One other thing that occurs to me, is that with an AI we have things we can measure: how many neurons are involved in the AI’s “thinking” about each move? How many cycles does it take? How much memory gets accessed? Is there a way of determining which neurons in the AI are being used to ‘remember’ games versus ‘strategizing’? Can we tell them apart? Given an AI that plays Dota2 at a superhuman level, and an AI that plays go at a superhuman level, can we make any inference about which game is ‘harder’ based on the AI’s internal computation? Would that match a human’s intuition about which game is ‘harder’? Note: I scare-quoted ‘harder’ because I have no idea what that means – perhaps ‘harder’ may come to be defined in terms of how many cycles of a certain type an AI needs to win.

The DeepMind team ran the AI against itself for three days, during which it completed nearly five million games of Go. (That’s about 0.4 seconds per move). When the training was complete, they set it up with a machine that had four tensor processing units and put Zero against one of their earlier, human-trained iterations, which was given multiple computers and a total of 48 tensor processing units. AlphaGo Zero romped, beating its opponent 100 games to none.

Tests with partially trained versions showed that Zero was able to start beating human-trained AIs in as little as a day. The DeepMind team then continued training for 40 days. By day four, it started consistently beating an earlier, human-trained version that was the first capable of beating human grandmasters. By day 25, Zero started consistently beating the most sophisticated human-trained AI. And at day 40, it beat that AI in 89 games out of 100. Obviously, any human player facing it was stomped.

So what did AlphaGo Zero’s play look like? For the openings of the games, it often started with moves that had already been identified by human masters. But in some cases, it developed distinctive variations on these. The end game is largely constrained by the board, and so the moves also resembled what a human might do. But in the middle, the AI’s moves didn’t seem to follow anything a human would recognize as a strategy; instead, it would consistently find ways to edge ahead of any opponent, even if it lost ground on some moves.

We can’t transfer assumptions between human cognition and AI cognition, so we won’t be able to dissect how the AI thinks and make inferences about how a human thinks. I wonder if AI will help us learn more about ourselves.

Comments

  1. says

    I wonder if AI will help us learn more about ourselves.

    My bet would be no. Humans have had a wealth of opportunities to learn about themselves, often by applying a very simple rubric, like learn from history. So far, we’ve utterly failed on that one. I have no doubt there will be a tonne of pretentious bilgewater tossed about, making all manner of claims.

  2. cvoinescu says

    one of the possibilities I am wondering about is whether an AI that was not training against humans would invent its own new tactics.

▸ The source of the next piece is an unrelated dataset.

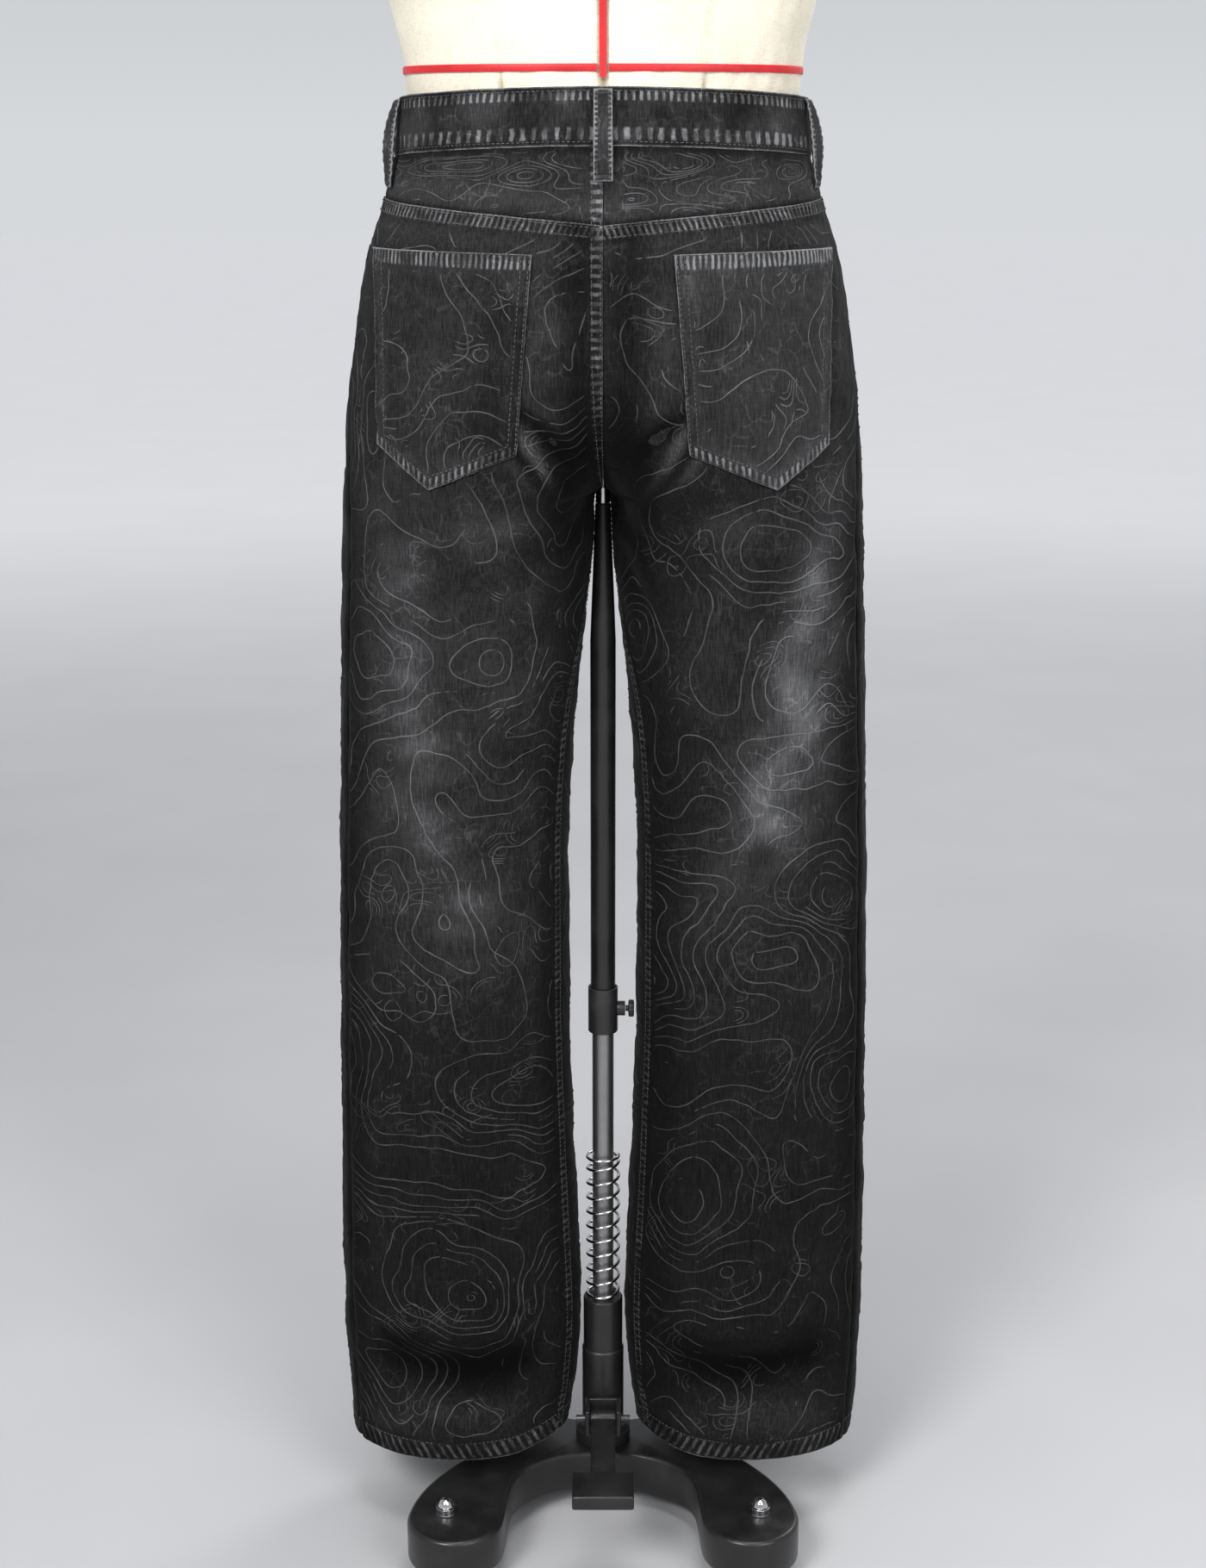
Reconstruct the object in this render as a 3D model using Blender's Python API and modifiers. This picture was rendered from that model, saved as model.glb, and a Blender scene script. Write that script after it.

    It seems that this answers your question in the affirmative:

    But in the middle, the AI’s moves didn’t seem to follow anything a human would recognize as a strategy; instead, it would consistently find ways to edge ahead of any opponent, even if it lost ground on some moves.

    This has happened before:

    TD-Gammon’s exclusive training through self-play (rather than tutelage) enabled it to explore strategies that humans previously hadn’t considered or had ruled out erroneously. Its success with unorthodox strategies had a significant impact on the backgammon community.

    That’s from 1992. I’m not surprised it’s happening again. At some point, we’ll learn new things about useful domains, I hope (with some anxiety, too: in real-life fuzzily defined problems, there’s immense scope for garbage in, garbage out).

  3. springa73 says

    Caine #1

    I tend to think that learning from history is a very difficult and tricky business. Certainly history provides countless examples of human behavior, but the meaning of it all is often not very clear, and what a person takes away from studying history often has more to do with their preexisting beliefs and values than the history they study.

    On a different note, I think that scientists are learning quite a bit about how the human brain works, although they’re still in the early stages and have an awful lot to learn. In that sense, people are finally starting to get a rudimentary scientific understanding of how their own minds work, after thousands of years of speculation.

  4. Anders Kehlet says

    Have you seen this?
    I imagine the singularity people are getting ready to throw a party, though it may yet be premature. Neural networks really are stupendously powerful tools, however, and I think making them more accessible will be a good thing.
    Of course, I’m also reminded of Asimov’s “The Last Question”. We may not know exactly why a particular NN does what it does, but the experts are intimately familiar with the overall design. That may soon be a thing of the past.

  5. says

    Caine@#1:
    Humans have had a wealth of opportunities to learn about themselves, often by applying a very simple rubric, like learn from history. So far, we’ve utterly failed on that one. I have no doubt there will be a tonne of pretentious bilgewater tossed about, making all manner of claims.

    I wonder if we do; I think we’re mostly short-term thinkers but we try to learn from history. It’s hard – the lessons of history aren’t clear; it’s too easy to convince oneself “this time it’ll be different” because often, it is.

  6. says

    cvoinescu@#2:
    That’s from 1992. I’m not surprised it’s happening again. At some point, we’ll learn new things about useful domains, I hope (with some anxiety, too: in real-life fuzzily defined problems, there’s immense scope for garbage in, garbage out).

    Yes, I recall you pointed that out before, back when I still believed self-reinforced learning was not going to result in superior performance. It was part of the information that got me to thinking and reversed my position.

    This is really interesting stuff.

  7. says

    Anders Kehlet@#4:
    Have you seen this?
    I imagine the singularity people are getting ready to throw a party, though it may yet be premature. Neural networks really are stupendously powerful tools, however, and I think making them more accessible will be a good thing.

    I hadn’t. That’s … really interesting. I think there are still going to be problems with respect to figuring out how to tell an AI what you think an application should do. On the other hand, anyone who’s worked with software engineers will have already experienced that problem.

    Another thing I am wondering, now: suppose an AI achieves superhuman capability in tasks where success is difficult for us to program – how will a human be able to tell if the AI is doing a good job?